Vous l’aurez compris je vais lire et relire, me répéter ces « petites phrases » à l’envie, les garder sous le coude lors des sessions et les ressortir à la première mauvaise carte et/ou au 3ème 3b. Et je referai le point dans un mois voir si j’ai plus ou moins tilt et si les facteurs déclencheurs ont évolué.
Conclusion de la méthode anti tilt
Face au tilt on est tous égaux, même si y en a des plus égaux que d’autres. Pour le dire autrement, les facteurs déclencheurs sont globalement les mêmes pour chacun d’entre nous mais à cause de sa personnalité, de son histoire personnel on supportera sans difficulté tel facteur quand tel autre nous plongera immédiatement dans un état de tilt avancé. La lecture de Tendler m’a convaincu qu’il ne tient qu’à nous d’enrichir notre propre histoire pour éliminer petit à petit tel ou tel facteur.
Comme chacun est différent chacun pourra trouver une réponse différente à son problème.
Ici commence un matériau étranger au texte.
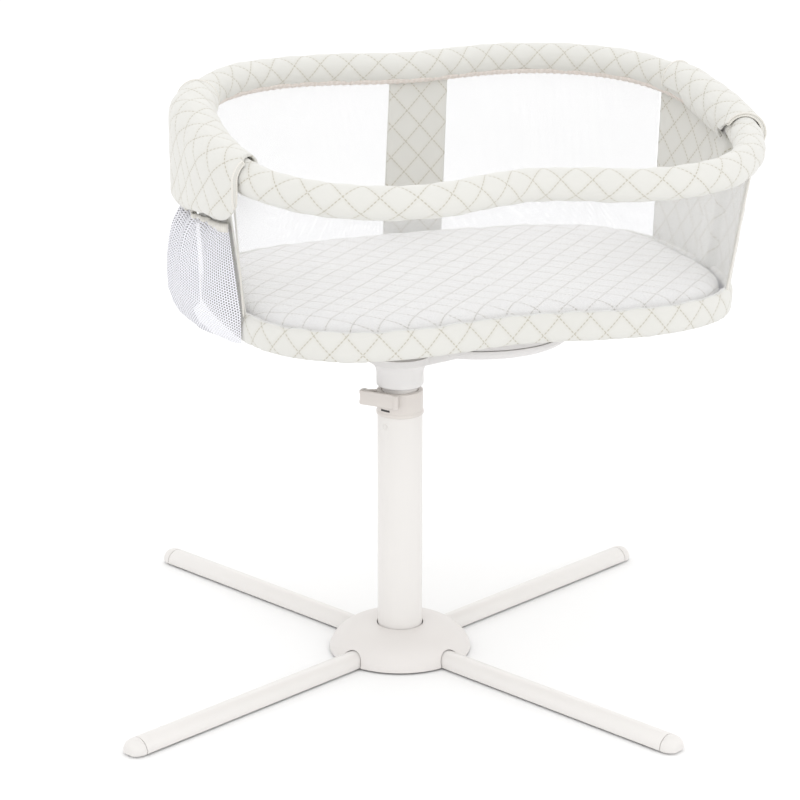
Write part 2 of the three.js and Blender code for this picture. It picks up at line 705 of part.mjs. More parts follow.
function clampLever() {
  const low = LEVER_MIDDLE - LEVER_HEIGHT / 2;
  const high = low + LEVER_HEIGHT;
  const lugLow = LEVER_MIDDLE - LUG_HEIGHT / 2 - RUN;
  const lugHigh = LEVER_MIDDLE + LUG_HEIGHT / 2 + RUN;
  const bodies = [raised(leverPlate(), low, high)];
  for (const [from, to] of [[low, lugLow], [lugHigh, high]]) {
    bodies.push(disc(LEVER_OFFSET + 1, from, to, SMALL_STEPS));
    bodies.push(block([-LEVER_OFFSET - 0.6, -LEVER_OFFSET - 2, from], [LEVER_OFFSET + 3, 0, to]));
  }
  const bore = disc(holeRadius(PIN_RADIUS, RUN), low - 1, high + 1, SMALL_STEPS);
  return carve(bodies, [bore]).rotateZ(LEVER_SLANT).translate(PIN_X, PIN_Y, 0);
}

function innerColumn() {
  return ring(TUBE_RADIUS - TUBE_WALL, TUBE_RADIUS, TUBE_BOTTOM, TUBE_TOP);
}

function tubePlug() {
  const hole = SWIVEL_BOLT_RADIUS + GAP;
  const shank = TUBE_RADIUS - TUBE_WALL - GAP;
  const seat = TUBE_TOP + GAP;
  return turned([
    [hole, TUBE_TOP - PLUG_DEPTH], [shank, TUBE_TOP - PLUG_DEPTH], [shank, seat],
    [TUBE_RADIUS, seat], [TUBE_RADIUS, seat + PLUG_FLANGE], [hole, seat + PLUG_FLANGE],
  ]);
}

// ---------- swivel arm and turntable ----------

const NECK_SEAT = TUBE_TOP + GAP + PLUG_FLANGE + GAP;

// Tangent outline round the column end and the turntable end of the arm.
function armOutline() {
  const lean = Math.acos((ARM_ROOT_RADIUS - ARM_END_RADIUS) / ARM_REACH);
  const outline = new THREE.Path();
  outline.absarc(0, 0, ARM_ROOT_RADIUS, lean, 2 * Math.PI - lean, false);
  outline.absarc(ARM_REACH, 0, ARM_END_RADIUS, -lean, lean, false);
  return outline.getPoints(6);
}

function swivelArm() {
  const neck = turned([
    [0, NECK_BOTTOM], [TUBE_RADIUS + 2, NECK_BOTTOM], [NECK_RADIUS, NECK_BOTTOM + NECK_CHAMFER],
    [NECK_RADIUS, DISH_TOP], [0, DISH_TOP],
  ]);
  const beam = raised(armOutline(), DISH_BOTTOM - ARM_PROUD, DISH_TOP - 2);
  const dish = turned([
    [0, DISH_BOTTOM], [DISH_RADIUS * 0.82, DISH_BOTTOM], [DISH_RADIUS * 0.93, DISH_BOTTOM + 2.5],
    [DISH_RADIUS * 0.985, DISH_BOTTOM + 8], [DISH_RADIUS, DISH_BOTTOM + 14], [DISH_RADIUS, DISH_TOP],
    [0, DISH_TOP],
  ], WIDE_STEPS).translate(ARM_REACH, 0, 0);
  const socket = disc(TUBE_RADIUS + RUN, NECK_BOTTOM - 1, NECK_SEAT);
  const boltHole = disc(holeRadius(SWIVEL_BOLT_RADIUS), NECK_SEAT - 1, DISH_TOP + 1, SMALL_STEPS);
  const grooveInner = BEARING_INNER - BEARING_PLAY;
  const grooveOuter = BEARING_OUTER + BEARING_PLAY;
  const groove = ring(grooveInner, grooveOuter, DISH_TOP - BEARING_SINK, DISH_TOP + 1);
  const centre = disc(holeRadius(CENTRE_BOLT_RADIUS), DISH_BOTTOM - ARM_PROUD - 2, DISH_TOP + 1, SMALL_STEPS);
  groove.translate(ARM_REACH, 0, 0);
  centre.translate(ARM_REACH, 0, 0);
  return carve([neck, beam, dish], [socket, boltHole, groove, centre]).rotateZ(ARM_AZIMUTH);
}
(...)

Mais comme pour tout au Poker, c’est en travaillant que l’on progressera le plus vite, c’est aussi le travail qui nous permettra de mesurer tous les progrès que nous accomplissons chaque jour.
C’est un travail d’autant plus intéressant à faire qu’il pourra avoir des répercussions positives au-delà de notre maitrise du mental au Poker. Techniquement bien sûr car en étudiant nos plays en tilt on découvre aussi certains de nos leaks, mais aussi au-delà du Poker, ce travail d’acceptation de la variance, de positiver les mauvaises rencontres se révélera utile dans notre vie quotidienne.